### SOURCE MATERIAL
## start

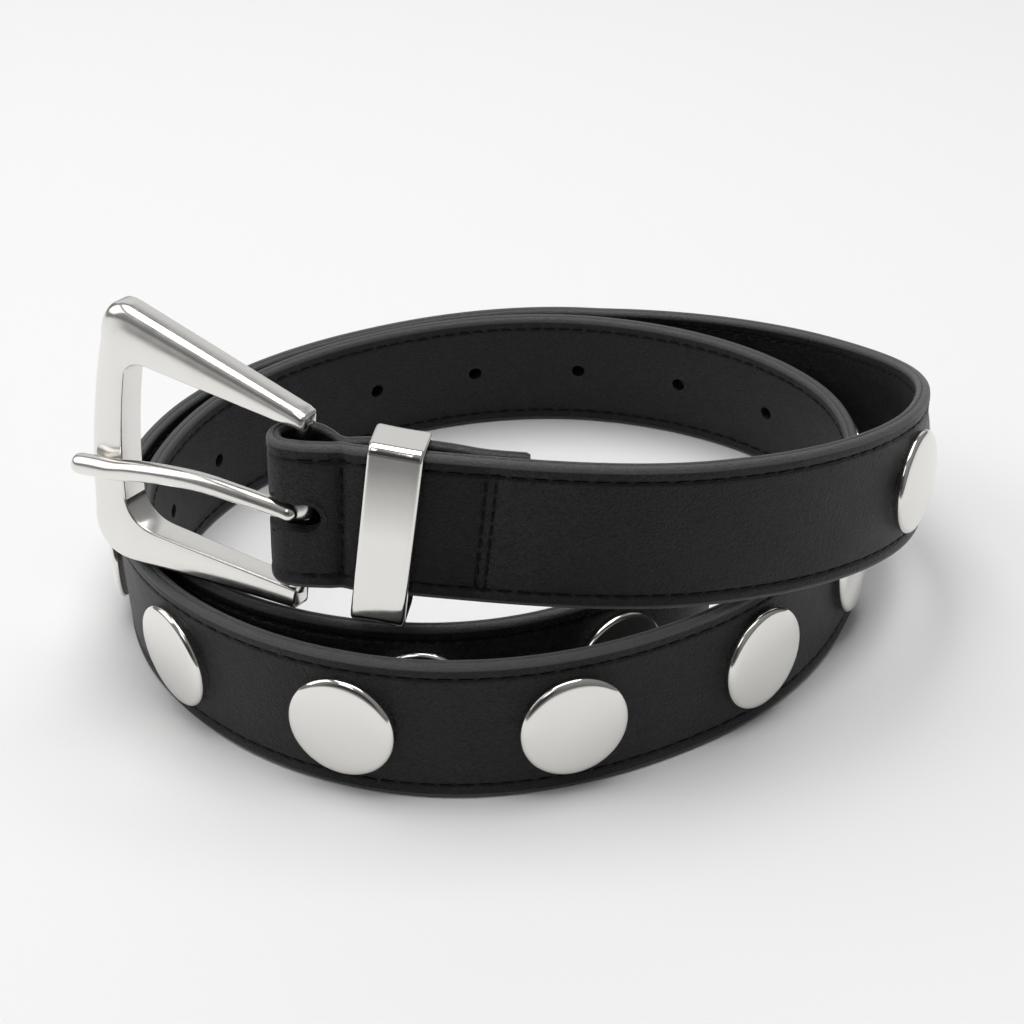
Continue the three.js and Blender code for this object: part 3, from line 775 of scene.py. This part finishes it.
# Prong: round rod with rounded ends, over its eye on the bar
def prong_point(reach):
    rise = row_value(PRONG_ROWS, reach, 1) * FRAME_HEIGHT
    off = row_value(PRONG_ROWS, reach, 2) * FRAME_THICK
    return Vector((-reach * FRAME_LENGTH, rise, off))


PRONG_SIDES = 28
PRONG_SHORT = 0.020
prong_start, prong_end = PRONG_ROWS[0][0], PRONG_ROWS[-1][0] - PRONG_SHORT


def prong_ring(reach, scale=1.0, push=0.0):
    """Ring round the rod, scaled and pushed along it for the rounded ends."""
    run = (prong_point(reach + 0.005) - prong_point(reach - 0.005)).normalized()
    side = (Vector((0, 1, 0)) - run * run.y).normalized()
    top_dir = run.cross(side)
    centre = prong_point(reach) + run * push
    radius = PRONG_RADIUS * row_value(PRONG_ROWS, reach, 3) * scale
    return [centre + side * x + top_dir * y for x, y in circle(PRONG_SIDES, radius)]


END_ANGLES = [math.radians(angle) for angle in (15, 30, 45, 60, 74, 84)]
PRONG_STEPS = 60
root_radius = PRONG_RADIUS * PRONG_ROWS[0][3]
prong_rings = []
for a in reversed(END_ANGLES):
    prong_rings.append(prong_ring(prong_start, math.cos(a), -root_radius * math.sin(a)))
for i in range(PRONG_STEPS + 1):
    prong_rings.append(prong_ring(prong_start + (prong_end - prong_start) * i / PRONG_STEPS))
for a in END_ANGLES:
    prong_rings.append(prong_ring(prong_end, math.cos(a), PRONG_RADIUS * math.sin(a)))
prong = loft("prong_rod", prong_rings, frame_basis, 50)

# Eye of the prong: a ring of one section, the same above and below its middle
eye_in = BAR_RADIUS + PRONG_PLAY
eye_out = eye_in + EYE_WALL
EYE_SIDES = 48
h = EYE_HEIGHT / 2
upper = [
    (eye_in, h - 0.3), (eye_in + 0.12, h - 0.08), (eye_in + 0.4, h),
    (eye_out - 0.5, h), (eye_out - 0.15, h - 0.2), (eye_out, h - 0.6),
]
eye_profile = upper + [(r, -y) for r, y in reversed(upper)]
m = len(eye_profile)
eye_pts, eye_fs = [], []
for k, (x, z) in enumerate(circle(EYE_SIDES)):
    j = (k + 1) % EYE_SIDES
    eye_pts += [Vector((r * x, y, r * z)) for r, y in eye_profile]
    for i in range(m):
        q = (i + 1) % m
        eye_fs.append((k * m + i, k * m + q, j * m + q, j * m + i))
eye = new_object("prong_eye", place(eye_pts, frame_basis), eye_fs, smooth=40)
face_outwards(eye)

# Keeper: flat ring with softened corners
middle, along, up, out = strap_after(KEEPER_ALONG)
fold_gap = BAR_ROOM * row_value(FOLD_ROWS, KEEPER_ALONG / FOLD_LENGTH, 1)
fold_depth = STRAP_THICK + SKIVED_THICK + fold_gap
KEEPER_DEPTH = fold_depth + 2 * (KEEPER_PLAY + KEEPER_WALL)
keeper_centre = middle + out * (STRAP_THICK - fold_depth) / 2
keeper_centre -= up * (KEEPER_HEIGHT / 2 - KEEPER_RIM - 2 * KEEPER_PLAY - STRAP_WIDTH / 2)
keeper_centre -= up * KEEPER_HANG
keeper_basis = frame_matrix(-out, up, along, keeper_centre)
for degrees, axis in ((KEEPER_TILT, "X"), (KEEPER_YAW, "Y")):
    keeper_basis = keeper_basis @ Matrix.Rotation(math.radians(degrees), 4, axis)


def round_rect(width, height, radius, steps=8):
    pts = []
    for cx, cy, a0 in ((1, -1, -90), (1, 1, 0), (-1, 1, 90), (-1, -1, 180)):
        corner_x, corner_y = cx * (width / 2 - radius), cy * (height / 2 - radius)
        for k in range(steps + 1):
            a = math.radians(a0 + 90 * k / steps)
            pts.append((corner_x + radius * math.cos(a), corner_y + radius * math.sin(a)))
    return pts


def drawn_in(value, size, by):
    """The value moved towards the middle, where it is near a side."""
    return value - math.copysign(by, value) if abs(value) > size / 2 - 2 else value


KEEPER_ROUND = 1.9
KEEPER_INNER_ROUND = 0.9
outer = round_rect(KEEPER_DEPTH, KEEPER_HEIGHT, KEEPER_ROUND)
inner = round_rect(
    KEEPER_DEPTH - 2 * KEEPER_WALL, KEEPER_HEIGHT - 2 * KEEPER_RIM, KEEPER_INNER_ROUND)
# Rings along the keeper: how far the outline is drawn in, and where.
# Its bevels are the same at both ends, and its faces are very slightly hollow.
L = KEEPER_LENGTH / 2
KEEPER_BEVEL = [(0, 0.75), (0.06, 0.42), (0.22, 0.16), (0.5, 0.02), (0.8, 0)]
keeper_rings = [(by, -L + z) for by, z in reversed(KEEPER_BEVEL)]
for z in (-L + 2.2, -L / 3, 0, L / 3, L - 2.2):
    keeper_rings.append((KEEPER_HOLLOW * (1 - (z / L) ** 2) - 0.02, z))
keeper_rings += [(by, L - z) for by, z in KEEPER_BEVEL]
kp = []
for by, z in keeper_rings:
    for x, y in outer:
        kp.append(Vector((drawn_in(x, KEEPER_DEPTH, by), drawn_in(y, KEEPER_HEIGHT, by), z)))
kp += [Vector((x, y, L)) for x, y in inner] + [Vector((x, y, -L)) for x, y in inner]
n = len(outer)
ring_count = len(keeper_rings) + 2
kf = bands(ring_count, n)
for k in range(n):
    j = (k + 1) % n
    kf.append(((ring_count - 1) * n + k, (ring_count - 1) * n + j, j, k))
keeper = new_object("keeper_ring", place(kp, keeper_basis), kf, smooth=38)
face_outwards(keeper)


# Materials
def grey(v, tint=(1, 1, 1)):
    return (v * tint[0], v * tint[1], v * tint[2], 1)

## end
## start

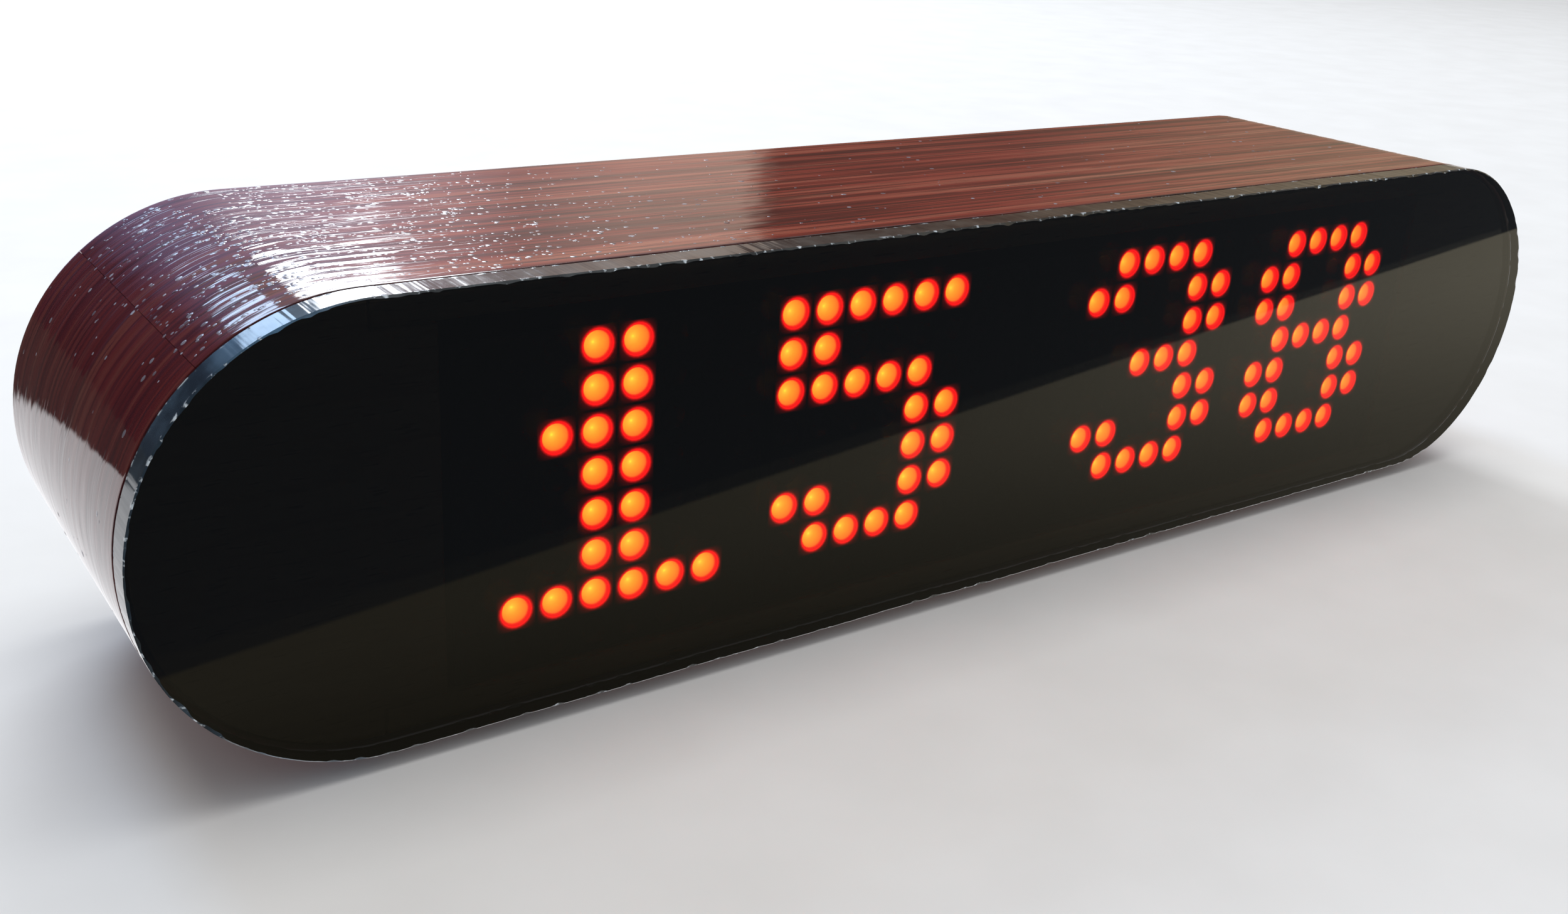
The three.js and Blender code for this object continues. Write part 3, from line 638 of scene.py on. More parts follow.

## end
## start

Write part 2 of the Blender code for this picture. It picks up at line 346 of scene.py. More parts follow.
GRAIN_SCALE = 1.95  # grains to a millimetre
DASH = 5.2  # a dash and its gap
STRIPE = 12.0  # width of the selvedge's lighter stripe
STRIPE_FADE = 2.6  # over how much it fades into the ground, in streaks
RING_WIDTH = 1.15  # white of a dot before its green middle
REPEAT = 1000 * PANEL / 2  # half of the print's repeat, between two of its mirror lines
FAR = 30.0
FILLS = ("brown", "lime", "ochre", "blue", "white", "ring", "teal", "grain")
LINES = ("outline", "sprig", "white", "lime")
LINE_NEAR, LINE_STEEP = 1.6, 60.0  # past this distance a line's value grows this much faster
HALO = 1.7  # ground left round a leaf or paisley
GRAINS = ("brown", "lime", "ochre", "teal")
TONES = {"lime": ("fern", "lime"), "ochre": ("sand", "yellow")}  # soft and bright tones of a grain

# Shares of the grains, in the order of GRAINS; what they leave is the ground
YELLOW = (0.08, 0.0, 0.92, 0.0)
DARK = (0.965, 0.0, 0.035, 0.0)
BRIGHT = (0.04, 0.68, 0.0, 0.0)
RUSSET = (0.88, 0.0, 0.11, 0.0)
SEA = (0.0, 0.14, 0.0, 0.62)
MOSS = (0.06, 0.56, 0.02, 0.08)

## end

Nothing beyond the required lines should be retyped: start with the line that contains "Write part 2" and finish with the line that contains "MOSS = (0.06, 0.56, 0.02, 0.08)".

Write part 2 of the Blender code for this picture. It picks up at line 346 of scene.py. More parts follow.
GRAIN_SCALE = 1.95  # grains to a millimetre
DASH = 5.2  # a dash and its gap
STRIPE = 12.0  # width of the selvedge's lighter stripe
STRIPE_FADE = 2.6  # over how much it fades into the ground, in streaks
RING_WIDTH = 1.15  # white of a dot before its green middle
REPEAT = 1000 * PANEL / 2  # half of the print's repeat, between two of its mirror lines
FAR = 30.0
FILLS = ("brown", "lime", "ochre", "blue", "white", "ring", "teal", "grain")
LINES = ("outline", "sprig", "white", "lime")
LINE_NEAR, LINE_STEEP = 1.6, 60.0  # past this distance a line's value grows this much faster
HALO = 1.7  # ground left round a leaf or paisley
GRAINS = ("brown", "lime", "ochre", "teal")
TONES = {"lime": ("fern", "lime"), "ochre": ("sand", "yellow")}  # soft and bright tones of a grain

# Shares of the grains, in the order of GRAINS; what they leave is the ground
YELLOW = (0.08, 0.0, 0.92, 0.0)
DARK = (0.965, 0.0, 0.035, 0.0)
BRIGHT = (0.04, 0.68, 0.0, 0.0)
RUSSET = (0.88, 0.0, 0.11, 0.0)
SEA = (0.0, 0.14, 0.0, 0.62)
MOSS = (0.06, 0.56, 0.02, 0.08)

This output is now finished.